**DATA SECTION**:
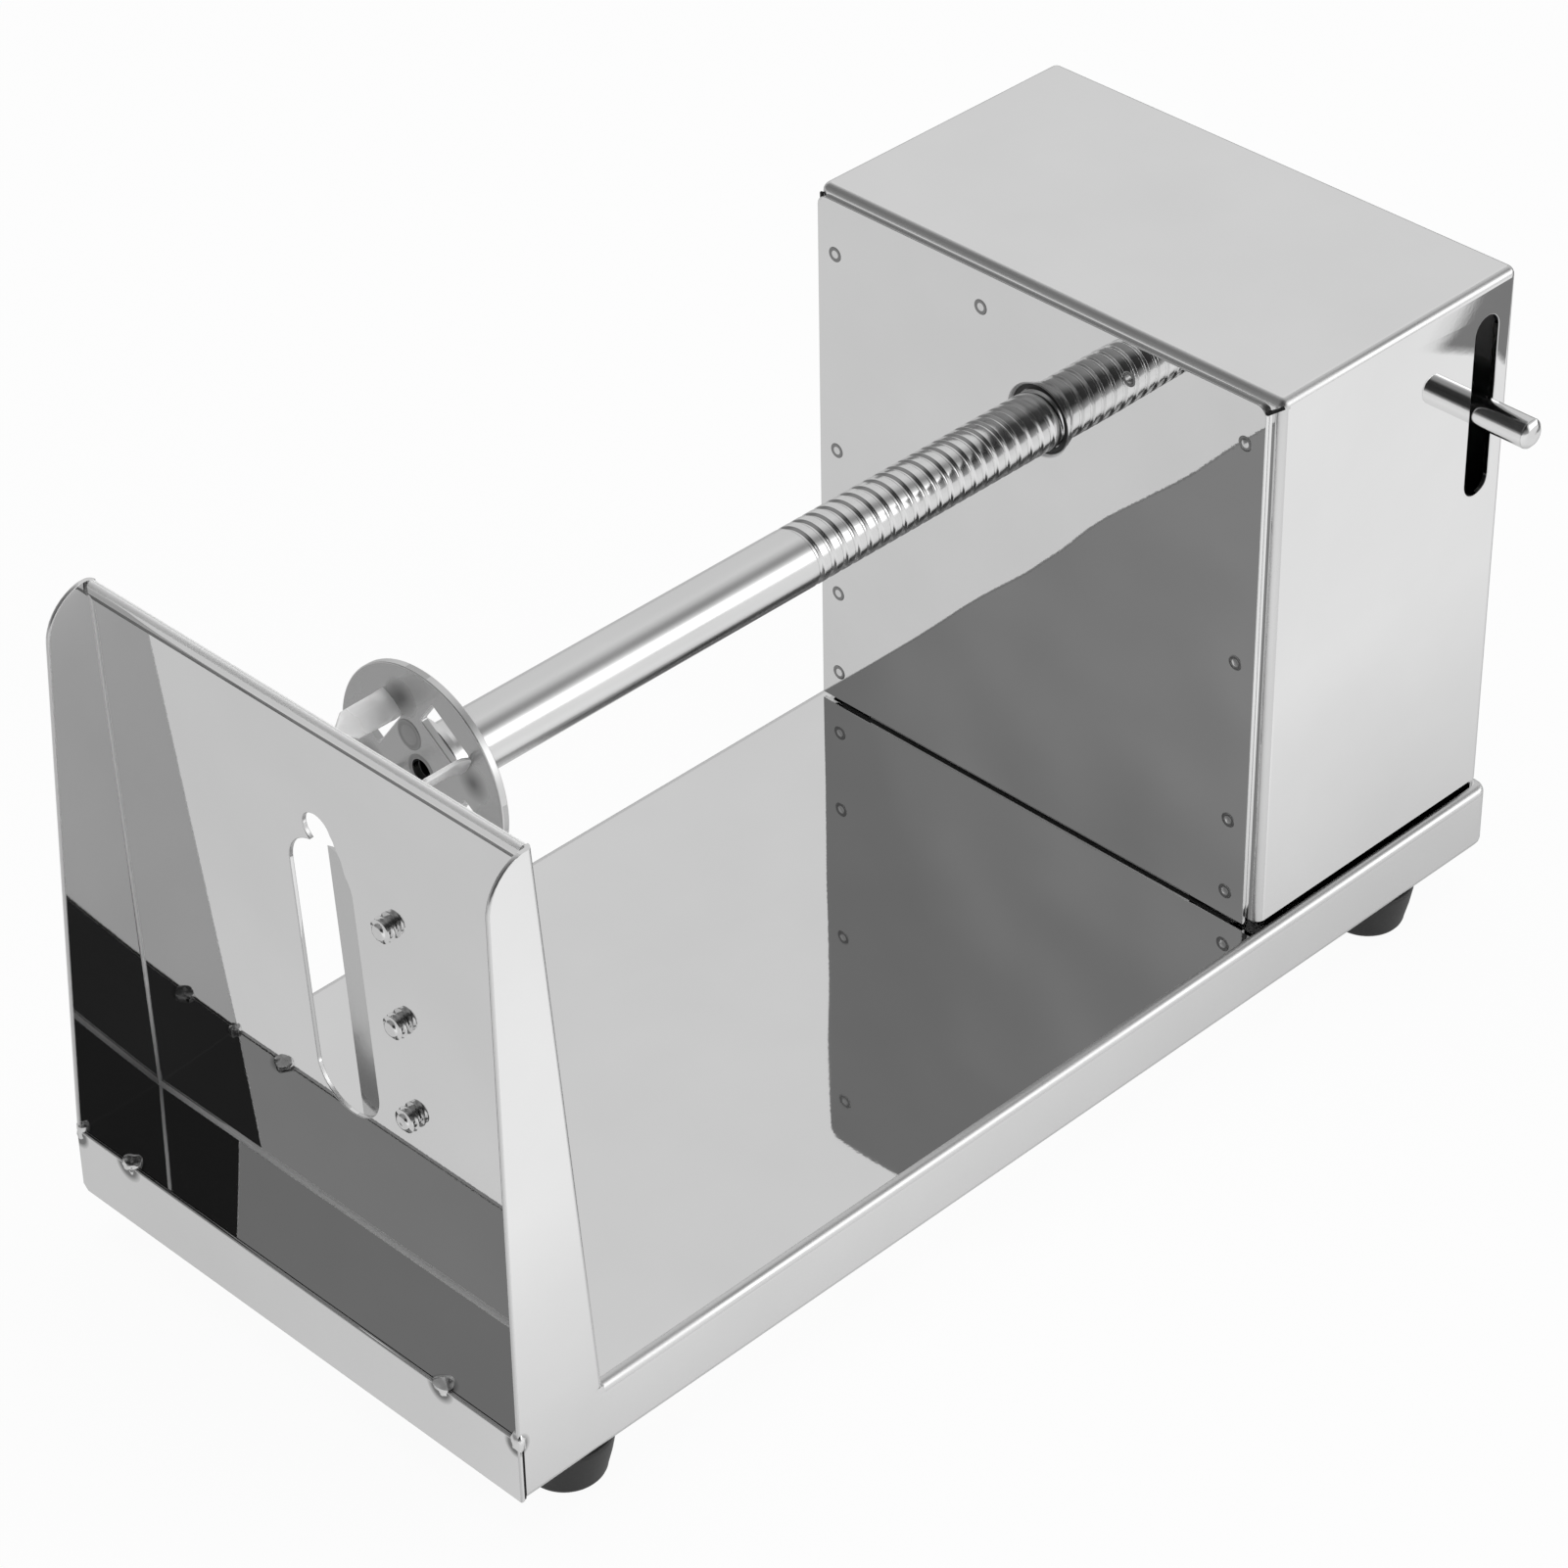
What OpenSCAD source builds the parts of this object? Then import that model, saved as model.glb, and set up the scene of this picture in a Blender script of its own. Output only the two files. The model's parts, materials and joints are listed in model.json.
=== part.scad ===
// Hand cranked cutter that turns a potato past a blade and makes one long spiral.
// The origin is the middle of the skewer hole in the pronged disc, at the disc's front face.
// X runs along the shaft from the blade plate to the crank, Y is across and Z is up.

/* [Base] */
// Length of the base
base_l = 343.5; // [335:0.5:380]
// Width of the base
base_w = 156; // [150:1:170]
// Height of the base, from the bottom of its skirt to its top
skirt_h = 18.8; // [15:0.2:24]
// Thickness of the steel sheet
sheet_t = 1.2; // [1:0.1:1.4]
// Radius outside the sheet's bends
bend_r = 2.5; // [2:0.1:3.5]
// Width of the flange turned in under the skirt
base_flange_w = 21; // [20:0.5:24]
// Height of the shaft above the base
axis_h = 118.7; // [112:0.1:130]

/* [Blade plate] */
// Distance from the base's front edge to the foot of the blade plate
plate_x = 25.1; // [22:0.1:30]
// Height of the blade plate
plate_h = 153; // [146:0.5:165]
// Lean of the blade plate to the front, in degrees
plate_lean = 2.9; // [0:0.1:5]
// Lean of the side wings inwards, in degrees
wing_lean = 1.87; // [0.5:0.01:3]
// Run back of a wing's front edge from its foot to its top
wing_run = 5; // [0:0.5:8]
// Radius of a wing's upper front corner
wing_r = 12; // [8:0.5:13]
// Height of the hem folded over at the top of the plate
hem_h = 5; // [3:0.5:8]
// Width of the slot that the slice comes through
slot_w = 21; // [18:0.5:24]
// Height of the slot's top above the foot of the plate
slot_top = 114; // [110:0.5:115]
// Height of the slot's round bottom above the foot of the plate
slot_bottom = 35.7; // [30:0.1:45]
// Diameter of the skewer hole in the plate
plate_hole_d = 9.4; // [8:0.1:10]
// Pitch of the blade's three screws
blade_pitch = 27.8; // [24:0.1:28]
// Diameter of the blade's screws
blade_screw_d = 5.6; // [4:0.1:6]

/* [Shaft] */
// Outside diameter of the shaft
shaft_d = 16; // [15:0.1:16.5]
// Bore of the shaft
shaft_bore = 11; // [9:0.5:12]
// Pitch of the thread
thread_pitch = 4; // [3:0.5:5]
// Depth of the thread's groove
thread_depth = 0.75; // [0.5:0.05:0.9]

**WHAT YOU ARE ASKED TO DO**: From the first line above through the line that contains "axis_h = 118.7; // [112:0.1:130]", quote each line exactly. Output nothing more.

**COMPLETE OUTPUT**:
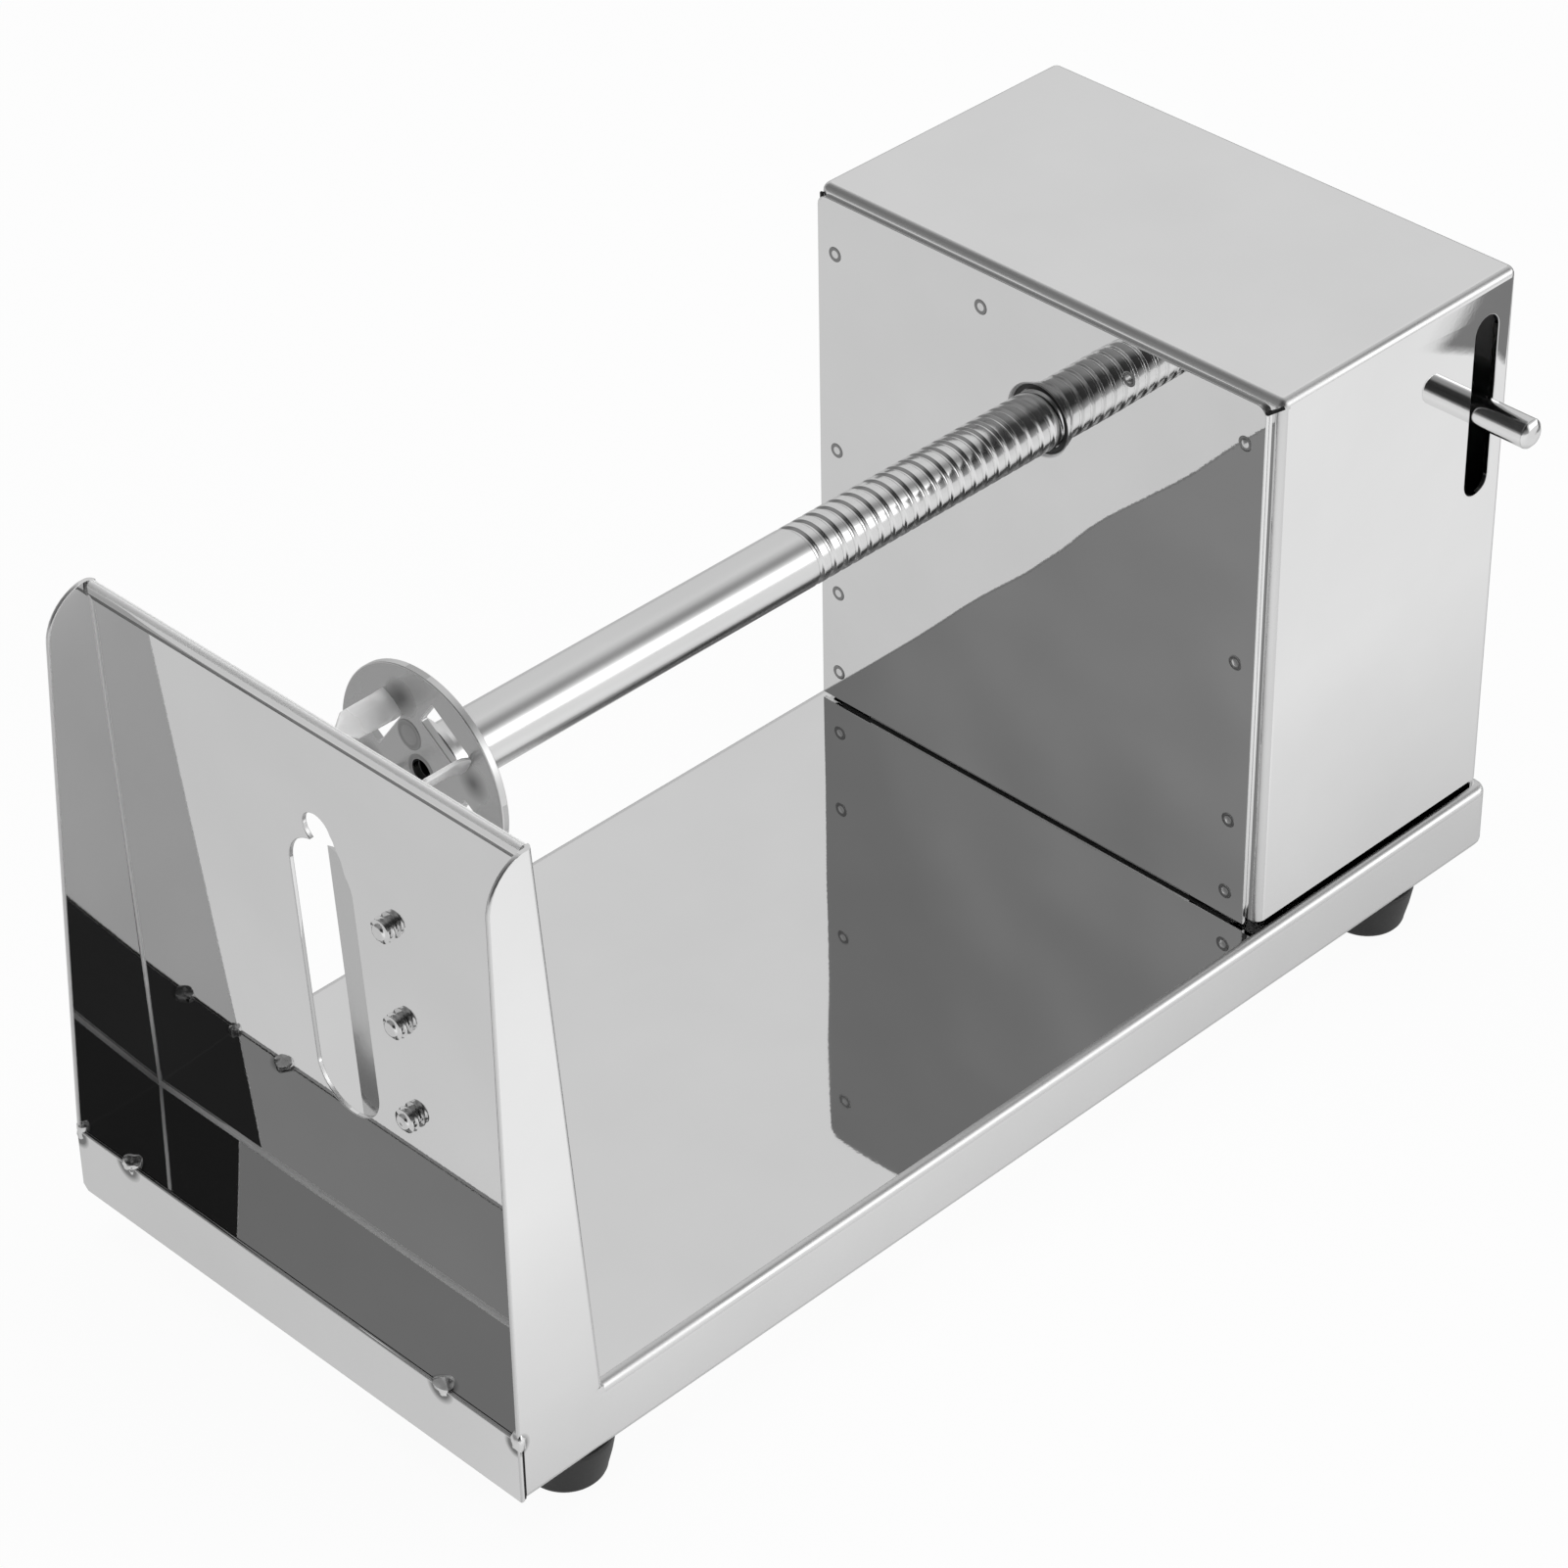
What OpenSCAD source builds the parts of this object? Then import that model, saved as model.glb, and set up the scene of this picture in a Blender script of its own. Output only the two files. The model's parts, materials and joints are listed in model.json.
=== part.scad ===
// Hand cranked cutter that turns a potato past a blade and makes one long spiral.
// The origin is the middle of the skewer hole in the pronged disc, at the disc's front face.
// X runs along the shaft from the blade plate to the crank, Y is across and Z is up.

/* [Base] */
// Length of the base
base_l = 343.5; // [335:0.5:380]
// Width of the base
base_w = 156; // [150:1:170]
// Height of the base, from the bottom of its skirt to its top
skirt_h = 18.8; // [15:0.2:24]
// Thickness of the steel sheet
sheet_t = 1.2; // [1:0.1:1.4]
// Radius outside the sheet's bends
bend_r = 2.5; // [2:0.1:3.5]
// Width of the flange turned in under the skirt
base_flange_w = 21; // [20:0.5:24]
// Height of the shaft above the base
axis_h = 118.7; // [112:0.1:130]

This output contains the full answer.